If I move back the position of quant and dequant everything work. Can you help me with this problem? Do you know how can I do partial quantization?
Below you can find the code to reproduce the error.
Thanks in advance!
from typing import Any, List, Type, Union
import torch
import torch.nn as nn
from torch import Tensor
from torchvision.models.resnet import (
BasicBlock,
Bottleneck,
ResNet,
)
class QuantizableBasicBlock(BasicBlock):
def __init__(self, *args: Any, **kwargs: Any) -> None:
super().__init__(*args, **kwargs)
self.add_relu = torch.nn.quantized.FloatFunctional()

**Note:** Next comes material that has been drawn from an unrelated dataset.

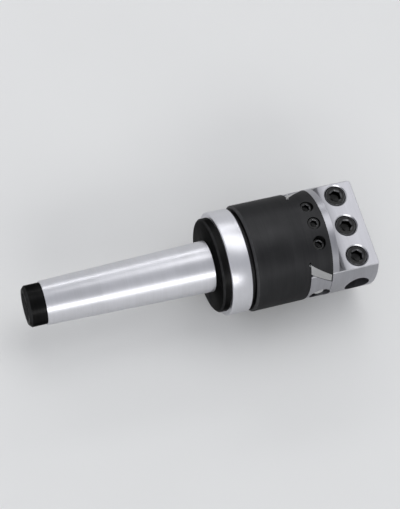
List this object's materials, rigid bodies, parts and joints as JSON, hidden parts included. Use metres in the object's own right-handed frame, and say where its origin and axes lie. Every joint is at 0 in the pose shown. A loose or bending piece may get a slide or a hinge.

def forward(self, x: Tensor) -> Tensor:
identity = x
out = self.conv1(x)
out = self.bn1(out)
out = self.relu(out)
out = self.conv2(out)
out = self.bn2(out)
if self.downsample is not None:
identity = self.downsample(x)
out = self.add_relu.add_relu(out, identity)
return out
class QuantizableBottleneck(Bottleneck):
def __init__(self, *args: Any, **kwargs: Any) -> None:
super().__init__(*args, **kwargs)
self.skip_add_relu = nn.quantized.FloatFunctional()
self.relu1 = nn.ReLU(inplace=False)
self.relu2 = nn.ReLU(inplace=False)
def forward(self, x: Tensor) -> Tensor:
identity = x
out = self.conv1(x)
out = self.bn1(out)
out = self.relu1(out)
out = self.conv2(out)
out = self.bn2(out)
out = self.relu2(out)
out = self.conv3(out)
out = self.bn3(out)
if self.downsample is not None:
identity = self.downsample(x)
out = self.skip_add_relu.add_relu(out, identity)
return out
class QuantizableResNet(ResNet):
def __init__(self, *args: Any, **kwargs: Any) -> None:
super().__init__(*args, **kwargs)
self.quant = torch.ao.quantization.QuantStub()
self.dequant = torch.ao.quantization.DeQuantStub()
def forward(self, x: Tensor) -> Tensor:
x = self.conv1(x)
x = self.bn1(x)
x = self.relu(x)
x = self.maxpool(x)
x = self.layer1(x)
x = self.quant(x)
x = self.layer2(x)
x = self.layer3(x)
x = self.layer4(x)
x = self.dequant(x)
x = self.avgpool(x)
x = torch.flatten(x, 1)
x = self.fc(x)
return x
def _resnet(
block: Type[Union[QuantizableBasicBlock, QuantizableBottleneck]],
layers: List[int],
**kwargs: Any,
) -> QuantizableResNet:
model = QuantizableResNet(block, layers, **kwargs)
return model
def ResNet50()-> QuantizableResNet:
return _resnet(QuantizableBottleneck, [3, 4, 6, 3])
import torch
from resnet50 import ResNet50
modelq = ResNet50()
modelq.fc = torch.nn.Linear(modelq.fc.in_features, 2)
my_qconfig = torch.quantization.get_default_qat_qconfig('fbgemm')
for nam, l in modelq.named_modules():
if 'layer3' in nam and ('conv' in nam or 'bn' in nam or 'relu' in nam or 'quant' in nam or 'downsample' in nam):
l.qconfig = my_qconfig
elif 'layer4' in nam and ('conv' in nam or 'bn' in nam or 'relu' in nam or 'quant' in nam or 'downsample' in nam):
l.qconfig = my_qconfig
elif 'layer2' in nam and ('conv' in nam or 'bn' in nam or 'relu' in nam or 'quant' in nam or 'downsample' in nam):
l.qconfig = my_qconfig
torch.quantization.prepare_qat(modelq, inplace=True)
modelq.eval()
modelq.to("cpu")
torch.quantization.convert(modelq, inplace=True)
input = torch.rand((1,3,700,700))
modelq(input)